Census shows Alaska becoming more like the rest of U.S.

Posted: Tuesday, May 22, 2001

ANCHORAGE, Alaska (AP) -- The latest census figures confirm what Alaska women already know.

The Last Frontier isn't chock-full of lonely bachelors.

While men still outnumber women slightly, the gap continued to narrow over the past decade with the closure of military bases around the state.

''It's sort of been a myth that's carried from the 50s and the postwar period before statehood,'' said state demographer Greg Williams. ''In most respects, we're beginning to look a lot more normal as a state.''

Census figures released Tuesday show men made up 51.7 percent of the state's population last year and women 48.3 percent. Men made up a slightly larger percentage of the population in 1990 -- 52.7 percent.

Nationwide, women outnumber men 50.9 percent to 49.1 percent.

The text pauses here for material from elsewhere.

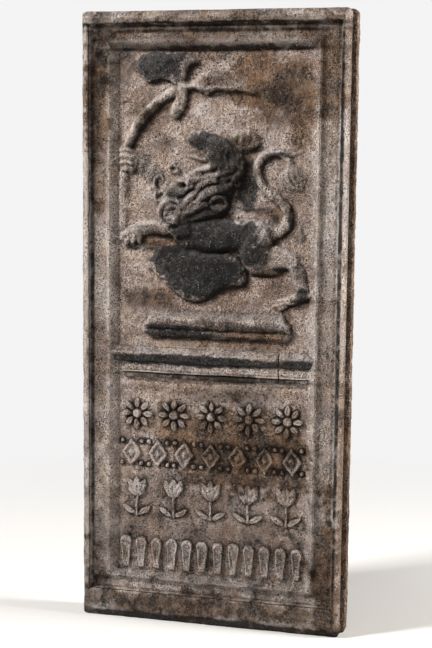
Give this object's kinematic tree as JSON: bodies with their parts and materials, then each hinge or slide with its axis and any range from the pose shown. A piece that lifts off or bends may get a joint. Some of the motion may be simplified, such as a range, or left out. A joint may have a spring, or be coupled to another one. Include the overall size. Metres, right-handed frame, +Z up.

The closure of military bases also resulted in a decline in Alaska's black population. The number of Alaskans identifying themselves as black slipped in the 2000 census to 21,787, or 3.5 percent of the population. That's down from 22,451, or 4.1 percent of the population, in 1990.

''A substantial portion of the black population in the state has always been associated with the military in Anchorage and Fairbanks,'' Williams said.

The state remains largely white, with 69 percent of Alaskans identifying themselves as such. But that's down from 75 percent a decade ago.

American Indians and Alaska Natives make up the largest racial minority at 15 percent of the population -- unchanged from 1990.

Asians constitute the second-largest racial minority at 4 percent of the population, up from 3.2 percent a decade ago.

While Alaska is still a relatively young state compared to the rest of the United States, Alaskans are getting older. The median age rose to 32.4 in 2000, compared with 29.4 in 1990. Nationally, the median age is 35.3.

The state also saw big increases in the number of older Alaskans. The number of residents age 65 to 74 increased to 22,500 from 15,500 a decade ago. And the number of Alaskans age 75 to 84 nearly doubled, to 10,500 from 5,500.

The number of children under the age of 5 declined from nearly 55,000 a decade ago to 47,500 in 2000.

Williams, the state demographer, fears the census may have undercounted the number of children under the age of five.

That's because, in rural areas of the state, where families are largest, the census was conducted as a door-to-door survey. The forms used in the door-to-door survey had space for only five people. Households with more than five people were instructed to list only the names of those over age five living in the home.

The mail-in survey form had space for six people, with instructions to list the names of those older than five.

''That has a variety of interesting implications, including an undercount of rural versus urban Alaska,'' Williams said.

The percentage of Alaska households identified as married couple households slipped to 52.5 percent in 2000 from 56.2 percent in 1990.

The percentage of households headed by a female without a husband rose to 10.8 percent from 9.6 percent.

The number of Alaskans living with an unmarried partner rose to 2.6 percent of households from 2.1 percent.